A TV reference and one which took me years to put together…
In an episode of “Comic Strip”, Adrian Edmonson once played a character called Eddie Monsoon. A year or so later, in “Absolutley Fabulous”, Edmonson’s real-life wife, Jennifer Saunders, came to fame playing a character called…Edina Monsoon.
Their powers of subtle mystify me…
mm
Went to see In The Valley of Elah yesterday, and noticed something, although I’m not quite sure what it means: the father’s hotel room number is 106, and his son’s room number at the army base was C-106. I suppose they were making a parallel between the life of the father and the son, and I’ll give 'em credit, that was way more subtle than most of the rest of the movie.
Really? I totally noticed that in real time.
When I watch the Three Stooges, I don’t expect subtlety. Since this was a Farrelly film, I was expecting to be beat about the head with plot points throughout, and I was, which made it all the easier to not notice in my anticipation of the next gag.
I’ve seen Shrek… *40 times?.. always noticed that that only the Papa Bear and Baby Bear show up at Shrek’s swamp with all the other fairy tale creatures. But I didn’t notice that in the scene in Farquat’s bedroom he has a bearskin rug with a pink bow around the bear’s head. :eek: Learned it from the Director’s Commentary.
*Moonbaby: big Shrek fan
Slight hijack: but that whole scene is totally wrong! Ryan was never at Normandy! He’s running up to a tombstone… for whom? All the guys who saved him, they bought it miles inland at the little French village a week later.
It could be his brother’s, who died during the landing.
The problem I had with Saving Private Ryan was Miller telling Ryan to “earn this” with his dying breath. What had Ryan ever done to deserve that? He had fought during the war, all of his brothers had been killed, he didn’t ask Miller to come get him, and when he was offered a chance to leave the battle he said he’d stay. And what does Miller do? He lays a burden of guilt on Ryan that we see haunted him the rest of his life.
I don’t know if it was intentional misdirection, but at the beginning of the movie you see the old guy in that cemetary fall to his knees, there’s a closeup of his face, and then we switch to a closeup of Tom Hanks approaching that beach (Omaha?) in 1944. But it wasn’t Tom Hanks, and he old guy couldn’t have remembered the D-Day beach landings.
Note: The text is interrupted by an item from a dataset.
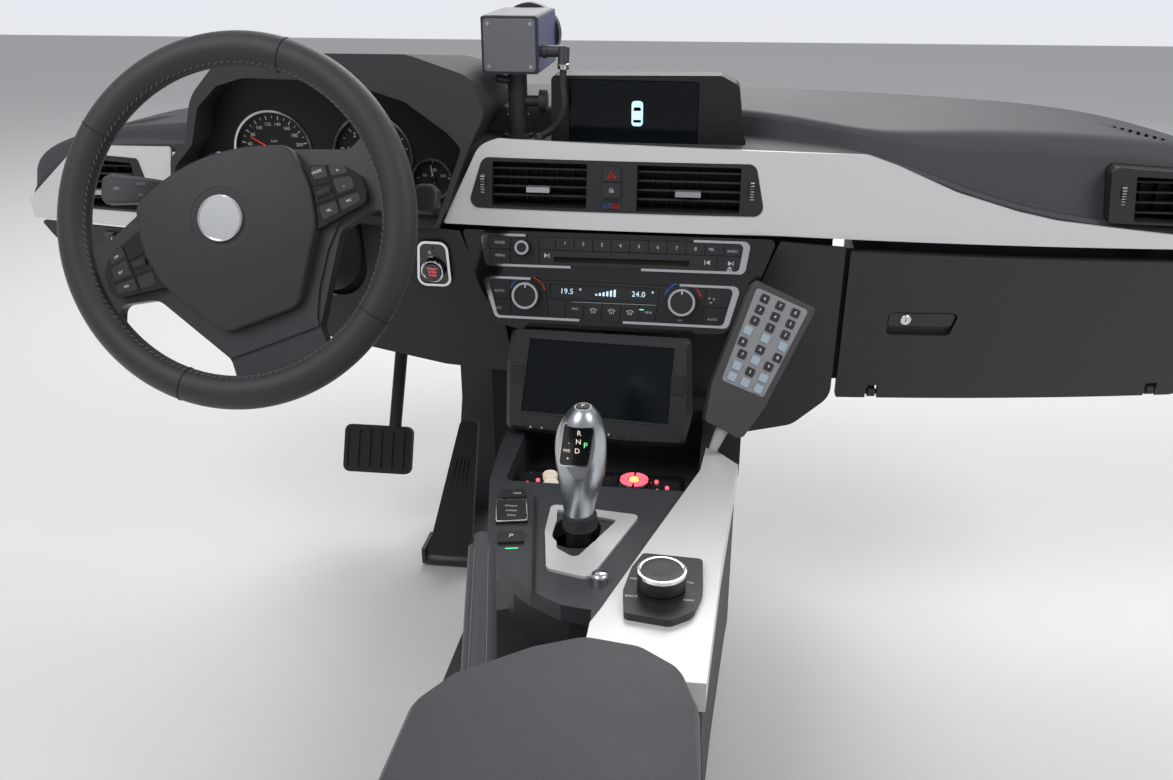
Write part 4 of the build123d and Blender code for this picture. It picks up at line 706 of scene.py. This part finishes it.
def makeRimStitches():
    # one row of short stitches round the inner side of the rim
    shape = bmesh.new()
    count, angle, proud = wheel["stitches"], math.radians(wheel["stitchTurn"]), 0.15
    radius = wheel["rim"] + (wheel["across"] + proud) * math.cos(angle)
    height = (wheel["deep"] + proud) * math.sin(angle)
    half = wheel["stitchHalf"] / radius
    for i in range(count):
        t = 2 * math.pi * (i + 0.5) / count
        points = []
        for turn, out in ((t - half, 0.9), (t + half, -0.9)):
            reach = radius + out
            points.append((reach * math.cos(turn), reach * math.sin(turn), height + out * 0.6))
        tubeMesh(shape, points, 0.4, 6)
    settle("rimStitches", shape, wheelSeat, "seamGrey", "steering_wheel")


makeWheelSeams()
makeWheelKeys()
makeRimStitches()
hoop("emblemRing", 20.6, 22.2, 31.2, 32.2, wheelSeat, "chromeRing", "steering_wheel")
print("wheel dressed")


# Stalks behind the wheel: a flat paddle on the left and a capped wiper stalk on the right

stalkShape = {
    # outline, corner radius, low, high, finish, edge round
    "leftStalk": ([(-50, 22), (-52, 40), (-126, 50), (-176, 55), (-186, 50), (-187, 27), (-180, 21),
                   (-126, 24)], 7, -84, -70, "stalkGrey", 3.5),
    "rightStalk": ([(50, 24), (52, 38), (124, 45), (158, 47), (160, 26), (124, 26)],
                   5, -83, -71, "stalkGrey", 4),
    "rightStalkCap": ([(161, 22), (161, 52), (180, 53), (187, 46), (187, 28), (180, 22)],
                      7, -85, -68, "stalkCap", 4),
}


def makeStalks():
    for name, (outline, corner, low, high, finish, edge) in stalkShape.items():
        made = slabs(name, [rounded(outline, corner)], low, high, columnSeat, finish, bevel=edge)
        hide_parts("stalks")
    words = [("OFF", -168, 38, 3), ("AUTO", -140, 44, 2.6), ("ON", -140, 32, 2.6)]
    lettering("stalkMarks", words, columnSeat, stalkShape["leftStalk"][3] + 0.1, "greyInk")


def seatOn(node, x, z):
    # a seat on the front of a node, square to its face there; the ray starts ahead of the dash
    ahead, reach = -0.7, 1
    tree = BVHTree.FromObject(nodes[node], bpy.context.evaluated_depsgraph_get())
    point, normal = tree.ray_cast(Vector((x * mm, ahead, z * mm)), Vector((0, 1, 0)), reach)[:2]
    return seat(tuple(point / mm), (1, 0, 0), tuple(normal))


def makeGloveboxLock():
    place = seatOn("glovebox_handle", 328, -101.4)
    profile = [(6.4, -1), (6.4, 0.8), (5.6, 1.5), (3.4, 1.2)]
    lathe("gloveboxLock", profile, place, "connectorSteel", "glovebox_door")
    slabs("gloveboxLockSlot", [box2(0, 0, 1, 5)], 1.2, 1.35, place, "slotBlack", "glovebox_door", 0)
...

A friend and I were watching Weird Al Yankovic on MTV once. Yankovic was talking about a parody he had done of Alanis Morissette’s “Ironic” video and he said “Alanis and I were really good friends. We used to go to the movies together.” He said it real casually but I got it right away and started laughing. I had to explain it to my friend - in her first big single, “You Oughta Know”, Morissette sings about some unidentified ex-boyfriend and in one line she says she used to go down on him in the theatre.
Nope, it’s Tom Hanks’ grave. Ryan’s wife even reads the name on it at the end - “Captain John Miller.”
That particular cemetary is not just for guys who died on the beach on D-Day. Guys who died inland days or weeks after D-Day are buried there too. And I think it was intentional misdirection to make you think that the old man was Capt. Miller. Although if you look closely, the old man is wearing a 101st Airborne pin.
I think I noticed it because I was in relationship mode. The friend I saw it with was in the car with me, and looking really curvy. When Ted spoke into Warren’s ear, I was all like “Yeah! Game it!”
It wasn’t until we went to see Titanic that we decided the movie sucked so much that we might as well tongue wrestle.
In Pulp Fiction Vincent and Mia did not win the dance contest. There’s a scene with Bruce Willis where the radio is on and you can hear it announced that the dance trophy was stolen.